The Rev. Dr. T. Allen Bethel, senior pastor of Maranatha Church in Northeast Portland , says the picture is not much brighter in Portland’s Black community.

“If you look at the records, even though the African American and Latino populations are smaller within the city, there are more of them being arrested and incarcerated than others,” said Bethel. 

A primary goal of LEAD is to address the disparity in the prison system. According to Bethel, that disparity can be attributed to minorities sometimes lacking access to necessary resources, like treatment or legal assistance.

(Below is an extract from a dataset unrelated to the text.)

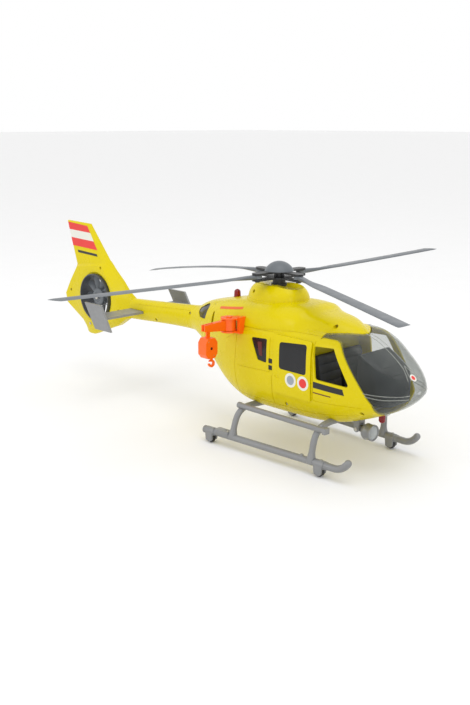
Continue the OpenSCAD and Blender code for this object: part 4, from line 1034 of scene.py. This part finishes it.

“Some of them are just repeating the system because they do need help,” he said. “And once they’re released they have no other place to go but back out to what they know is familiar.”

Bethel, who has been actively involved in shaping Portland’s chapter of LEAD, is hoping the program will help offenders break those dangerous patterns to become more productive citizens. 

To accomplish that, LEAD follows a basic harm reduction model that works to combat mass criminalization and incarceration in the United States.

The approach is starkly different from the War of Drugs, which tends to put strain on the criminal justice system. Harm reduction, on the other hand, aims to address the problem at the source and aims to alleviate overdosing, street crime and overcrowding of jails.

Since 2007, the rate of women in Oregon going to prison has increased by 22 percent, with 70 percent of those women sent to prison on drug charges or property crime. The Oregon State Legislature has decided to postpone spending $10 million on building a second women's prison – a proposal put forth by the Department of Corrections due to overcrowding of the Coffee Creek Correctional Facility. Multnomah County hopes that LEAD will help hold down inmate population growth by providing long-term support services.

“My office doesn’t operate by thinking a criminal conviction is a success,” said Underhill. “The success is if the person can discontinue or reduce their use of controlled substances as they follow a path toward health.”

A recent evaluation of the program, conducted by the Harm Reduction Research and Treatment Center at the University of Washington, found that people in LEAD were 60 percent less likely to be arrested within the first six months of enrolling in the program. The study also revealed that nearly all participants felt their involvement in LEAD had helped them meet their basic needs, work towards important life goals, and improve their perceptions of law enforcement.

To develop LEAD, the District Attorney’s office has secured $800,000 from the budget of Multnomah County Chair Deborah Kafoury. An additional $200,000 has come from MacArthur Safety and Justice Challenge grant money. The city of Portland is also expected get on board with financial support.

Multnomah County is planning to roll out the first phase of the pilot program in early 2017.

LEAD is also operating in Santa Fe, New Mexico, Albany, New York and Canton, Ohio. Programs are currently in development in over a dozen cities across the country.